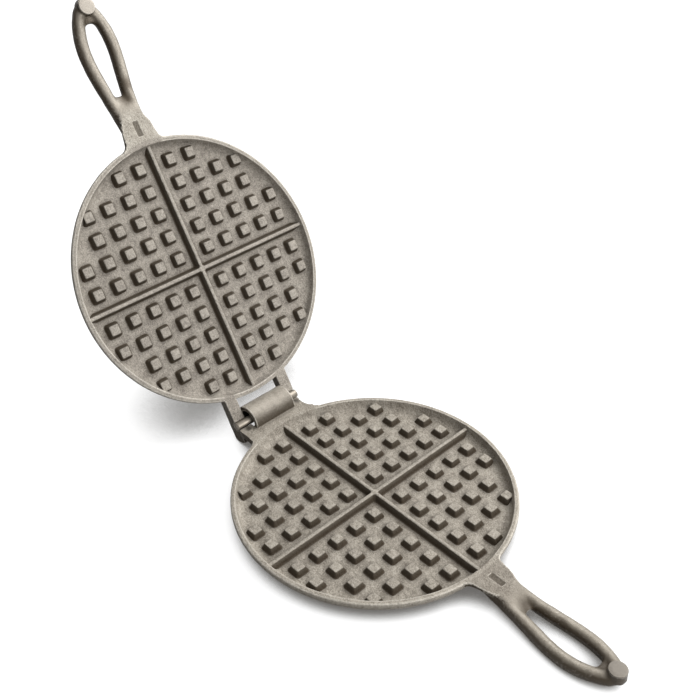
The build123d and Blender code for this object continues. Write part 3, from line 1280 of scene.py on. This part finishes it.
@dataclass
class Studio:
    """Pale floor, soft light and the camera."""

    lens: float = 52.46
    sensor: float = 36.0
    camera_at: Point = (0.3255, -0.3312, 0.4787)
    looks_along: Point = (-0.57682, 0.54844, -0.60539)
    lit_spot: Point = (-0.05, 0, 0.05)
    softboxes: tuple[tuple[str, Point, float, float], ...] = (
        ("overhead_softbox", (0.0, 0.85, 0.95), 1.2, 22.0),
        ("side_softbox", (1.1, 0.15, 0.75), 0.9, 14.0),
    )
    sky: float = 0.1
    floor_half: float = 4.0
    shadow_reaches: tuple[tuple[float, int], ...] = ((0.02, 12), (0.05, 24), (0.12, 24))
    shadow: str = "#6d6b68"
    paper: str = "#808080"
    paper_glow: float = 0.97
    cast_share: float = 0.25

    def build(self) -> None:
        """Build the floor, the lamps, the world and the camera."""
        self.floor()
        for name, at, width, watts in self.softboxes:
            light = bpy.data.lights.new(name, "AREA")
            light.shape = "RECTANGLE"
            light.size = light.size_y = width
            light.energy = watts
            lamp = link_object(name, light)
            lamp.location = at
            away = Vector(at) - Vector(self.lit_spot)
            lamp.rotation_euler = away.to_track_quat("Z", "Y").to_euler()
        self.world()
        self.camera()
        bpy.context.scene.view_settings.view_transform = "Standard"

    def floor(self) -> None:
        """Lay a plain pale floor that stays white to the camera but for shadows."""
        mesh = bpy.data.meshes.new("floor")
        half, low = self.floor_half, -0.05 * MM
        ways = ((-1, -1), (1, -1), (1, 1), (-1, 1))
        corners = [(half * x, half * y, low) for x, y in ways]
        mesh.from_pydata(corners, [], [(0, 1, 2, 3)])
        paper, node = blank_material("white_paper_sweep")
        path = node("LightPath")
        mirrored = first(path, "Is Glossy Ray"), first(path, "Is Transmission Ray")
        mirrored = node("Math MAXIMUM", *mirrored)
        real = node("Mix RGBA", mirrored, linear(self.paper), WHITE)
        real = node("BsdfDiffuse", real)

        # How much sky a spot of floor sees within three reaches tells how dark it is: nearly
        # closed in is dark, and a form that hovers over it gives a faint wide shadow.
        near, mid, far = (
            first(node("AmbientOcclusion", {"Distance": reach}, samples=count), "AO")
            for reach, count in self.shadow_reaches
        )
        near = node("MapRange SMOOTHSTEP", near, 0.24, 0.68)
        hover = node("Math SUBTRACT", mid, far)
        hover = node("MapRange SMOOTHSTEP", hover, 0.03, 0.17)
        over = node("MapRange", far, 0.75, 0.6, 0.0, 0.84)
        lit = node("Math MULTIPLY", hover, over)
        lit = node("Math SUBTRACT", 1.0, lit)
        lit = node("Math MULTIPLY", near, lit)
        seen = node("Mix RGBA", lit, linear(self.shadow), WHITE)
        glow = node("Emission", seen, self.paper_glow)
        cast = node("VectorMath SCALE", seen, self.cast_share)
        seen = node("AddShader", glow, node("BsdfDiffuse", cast))
        paper.cycles.emission_sampling = "NONE"
        both = node("MixShader", first(path, "Is Camera Ray"), real, seen)
        node("OutputMaterial", both)
        mesh.materials.append(paper)
        link_object("floor", mesh)

    def world(self) -> None:
        """Fill the surroundings with even light, white where the camera or a gloss sees it."""
        world = bpy.data.worlds.new("studio")
        bpy.context.scene.world = world
        world.use_nodes = True
        world.node_tree.nodes.clear()
        node = partial(add, world.node_tree)
        path, direct = node("LightPath"), 0.0
        for ray in ("Is Camera Ray", "Is Transmission Ray", "Is Glossy Ray"):
            direct = node("Math MAXIMUM", first(path, ray), direct)
        fill = node("Background", (1.0, 0.99, 0.98, 1), self.sky)
        node("OutputWorld", node("MixShader", direct, fill, node("Background", WHITE, 1.0)))

    def camera(self) -> None:
        """Set up the camera."""
        data = bpy.data.cameras.new("camera")
        data.sensor_width, data.lens = self.sensor, self.lens
        data.clip_start = 0.01
        camera = link_object("camera", data)
        camera.location = self.camera_at
        camera.rotation_euler = Vector(self.looks_along).to_track_quat("-Z", "Y").to_euler()
        bpy.context.scene.camera = camera


# --- the whole iron


def main() -> None:
    """Build the whole iron, its floor, its light and its camera."""
    logging.basicConfig(level=logging.INFO, format="%(name)s: %(message)s")
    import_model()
    Studio().build()

    base, lid = Casting.BASE, Casting.LID
    # The painted corner shade fades out past the dish.
    dish = {"corner_shade_within": 81.0}
    base_skin = SandCastIron("sand_cast_iron_base", base, edge_wear_and_highlight=0.6, corner_shade_mm=4.6, **dish)
    lid_skin = SandCastIron("sand_cast_iron_lid", lid, light="#aea79c", dark="#69625a", **dish)
    base_skin, lid_skin = base_skin.build(), lid_skin.build()
    grip = {"edge_wear_and_highlight": 0.9, "smoothed": (Smoothed.TO_THE_GRIP, 108.0, 122.0)}
    base_grip = SandCastIron(
        "fettled_cast_iron_base_handle",
        base,
        light="#9e978c",
        dark="#5f574c",
        smooth_light="#8a8377",
        smooth_roughness=0.44,
        metallic=0.22,
        # Painted shade in the fork's valley and at the loop's tip.
        shade_patches=((123, 1, -4.5, 8.5), (133, 3, -6, 8), (143, 6, -7, 6.5), (177, 0, -6, 8.5)),
        shade_patch_colour="#3a3023",
        **grip,
    ).build()
    lid_grip = SandCastIron(
        "fettled_cast_iron_lid_handle",
        lid,
        light="#b8b2a7",
        dark="#777065",
        smooth_light="#857e73",
        evenness=0.75,
        smooth_roughness=0.4,
        metallic=0.3,
        # Painted shade in the fork's valley and at the loop's tip.
        shade_patches=((122, 0, -5, 8), (131, -5, -6, 8), (175, 1.5, -6, 9.5)),
        shade_patch_colour="#43382a",
        **grip,
    ).build()
    hinge_skin = SandCastIron(
        "sand_cast_iron_hinge",
        base,
        light="#aea79b",
        smoothed=(Smoothed.TO_THE_TOP, 0.8, 2.0),
        smooth_light="#b4ada1",
        evenness=0.3,
        # Painted shadow in the gaps under the pin beside the ears.
        shade_patches=((-101, -21.5, -1, 4), (-101, 21.5, -1, 4)),
        shade_patch_colour="#2f2a23",
    ).build()
    base_cut = GroundIron("ground_cast_iron_base", base, (185.0, 0.0), "#544e46", "#726c63").build()
    lid_cut = GroundIron("ground_cast_iron_lid", lid, (184.2, 0.5), "#7d766c", "#a59e94").build()

    button = [(0, -2.2), (5.1, -2.2), (5.45, -1.6), (5.45, -0.35)]
    button += [(5.3, -0.1), (5.0, 0.0), (2.5, 0.03), (0, 0.03)]
    half_bar = [(3.0, 26.1), (2.8, 26.4), (2.4, 26.6), (0, 26.6)]
    bar = [(radius, -end) for radius, end in half_bar[::-1]] + half_bar
    across = Matrix.Translation((HINGE_X, 0, PIN_Z)) @ Matrix.Rotation(pi / 2, 4, "X")
    base_boss, lid_boss = Matrix.Translation((185, 0, 0)), Matrix.Translation((184.2, 0.5, 0))
    ears = {"lid_ear_left": (8, 18.2, 26.2), "lid_ear_right": (9, -26.2, -18.2)}

    turning, waffle = turning_tree(), waffle_tree()
    pieces = [
        CookingPlate(base, base_skin, seed=3).build(turning, waffle),
        CookingPlate(lid, lid_skin, 11, front_shift=3.0, back_centre=22.2, back_half=4.2).build(
            turning, waffle
        ),
        Handle(base, "base_handle", base_grip, seed=2, flank_shade=0.95, burr=0.16, one_side_shade=-0.3).build(),
        Handle(
            lid, "lid_handle", lid_grip, 5, middle=3.0, flank_shade=1.0, burr=0.35, one_side_shade=0.3, sway=-2.5
        ).build(),
        HingeShelf(
            base, "base_hinge_hook", hinge_skin, 7, [RimRoot(-1, -27, 27, -8.6, 3.0)], flank_shade=0.85
        ).build(),
        *(
            Outgrowth(lid, name, lid_skin, seed, [RimRoot(-1, low, high, -5.8)]).build()
            for name, (seed, low, high) in ears.items()
        ),
        TurnedPiece(
            "hinge_pin_bar", lid, DrawnSteel().build(), bar, across, "steel_pin", "hinge_pin"
        ).build(turning),
        TurnedPiece("base_handle_boss", base, base_cut, button, base_boss).build(turning),
        TurnedPiece("lid_handle_boss", lid, lid_cut, button, lid_boss).build(turning),
    ]


if __name__ == "__main__":
    main()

AIM OF THE TASK >> Of the lines in the data, how many hold the string "scene"? State the number, nothing else.

EXERCISE SOLUTION >> 4